Start to prepare for your independent life
If you want to do more for yourself or you're thinking about moving into your own home, there are many ways to learn new skills.
Find more information about these skills and how you can learn them:
- Weymouth College life skills
- Scope has some practical advice for helping your child learn skills to live on their own
- care and support plans from NHS
- Skills and Learning Adult Community Education (ACE) Dorset offer courses to gain living skills such as money management and food preparation. Often these courses are free or very affordable.
Keep yourself safe living on your own
There are several ways you can help yourself to stay safe. these include:
- not sharing your address, phone number or email address with people you don't know
- not inviting people you don't know into your home
- ensuring you lock your windows and doors when you leave the house or when you go to sleep
- getting to know your neighbours in case of an emergency
- making sure you're familiar with where you live
There is also a variety of equipment and services available to support you to keep safe, in and out of your home. Find out more about disabled adaptations.
Safe and Independent Living (SAIL)
SAIL can support you to stay safe and living independently. The support can include:
- advice and information
- home safety checks
- information about local social activities
Fire safety visits
Dorset and Wiltshire Fire and Rescue Service offer Safe and Well visits. This is where they visit your home for free to help you make your home safer.
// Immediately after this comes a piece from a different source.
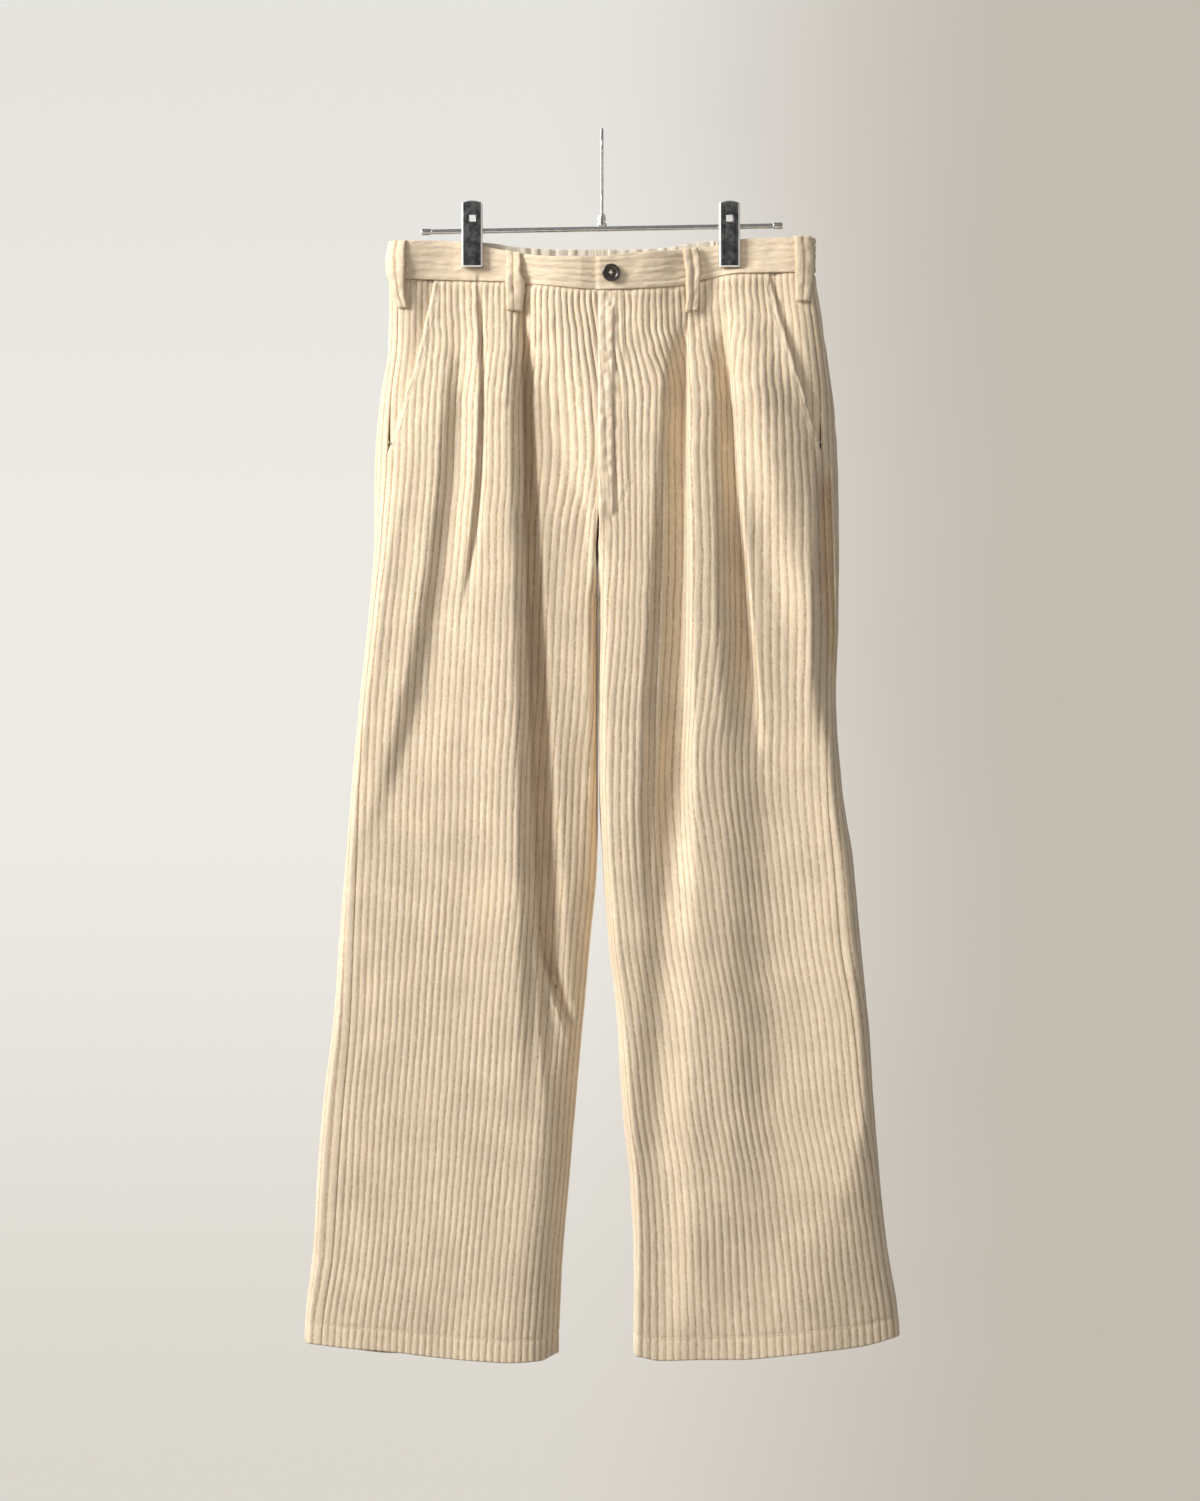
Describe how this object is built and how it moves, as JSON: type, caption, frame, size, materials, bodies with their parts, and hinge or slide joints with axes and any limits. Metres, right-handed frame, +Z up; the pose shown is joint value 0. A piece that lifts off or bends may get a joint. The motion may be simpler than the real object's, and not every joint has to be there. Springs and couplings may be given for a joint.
{
  "type": "corduroy trousers on a clip hanger",
  "caption": "Pleated wide-leg corduroy trousers with an elastic back waist, hung flat by the waistband from a wire clip hanger.",
  "frame": {"origin": "underside of the hook's crown, where the hanger rests on its rail", "axes": "+Z up, -Y towards the front of the garment, +X towards the wearer's left side; the hanger's bar lies along X"},
  "size_m": [0.5547, 0.0865, 1.1448],
  "materials": {
    "corduroy": "cream wide-wale cotton corduroy, brushed pile with a soft sheen",
    "cotton_facing": "pale plain-weave cotton, gathered on elastic",
    "chrome": "bright chrome plate",
    "horn_button": "dark brown-black horn-like resin, satin"
  },
  "bodies": {
    "root": {"front_right": "corduroy", "front_left": "corduroy", "back_right": "corduroy", "back_left": "corduroy", "pocket_facing_right": "corduroy", "pocket_facing_left": "corduroy", "waistband_front_right": "corduroy", "waistband_front_left": "corduroy", "waistband_back": "corduroy", "waistband_back_facing": "cotton_facing", "belt_loop_side_right": "corduroy", "belt_loop_front_right": "corduroy", "belt_loop_front_left": "corduroy", "belt_loop_side_left": "corduroy", "belt_loop_back": "corduroy", "button": "horn_button", "hanger_bar": "chrome", "hanger_cap_right": "chrome", "hanger_cap_left": "chrome", "hanger_ferrule": "chrome", "hanger_hook": "chrome", "clip_front_right": "chrome", "clip_back_right": "chrome", "clip_front_left": "chrome", "clip_back_left": "chrome"}
  },
  "joints": []
}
They can fit free smoke alarms, and give you safety advice. This includes topics like cooking safely and what to do if there is a fire.
Stay safe online
Safety advice from youth link
Find more information about how you can stay safe living on your own in our youth link section.
Help to manage your money
Open a bank account
With your own bank account you can:
- save money
- check what money you have and see what you are spending
- pay your own bills
- take out your own money when you need it
You could have a look online for information or speak to your parent, carer, a family member or friend for advice. They can help you research banks and find out which would best meet your needs.
It's best to visit the bank so you can chat to a member of staff. You could bring a family member or friend with you for support.
See the Money Advice Service guidance on opening a bank account. This includes advice on choosing the right account and how to manage it.
If you're struggling to manage your money
Speak to your parent, carer or your social worker if you're struggling to manage your money and they can organise support.
This could include:
- your parent or carer
- a family member
- independent financial advocate. This is an independent person who will help you manage your money and will act in your best interest
- your service provider (if you are eligible)
Tools to support you
To help you budget your money, use the Money Advice Service budget planners. These can help you:
- work out what money you have left after paying your bills/expenses
- see a detailed breakdown of your spending. This will show you where your money is going to help you save costs
You cannot manage your money
Not everybody has the capacity to make decisions about and manage their own money. If you've had a mental capacity assessment and you don't have capacity, you will need somebody to manage your money for you:
- appointeeship is where you have the capacity to choose who this is
- deputyship is where you don't have the capacity to choose who this is
The person could be:
- your parent, carer or relative
- a trusted friend
- an independent financial advocate, such as DOSH or Money Carer Foundation
- a solicitor
This will be decided by a court. Some people will charge you for this service.
All the decisions that this person makes will have to be in your best interest.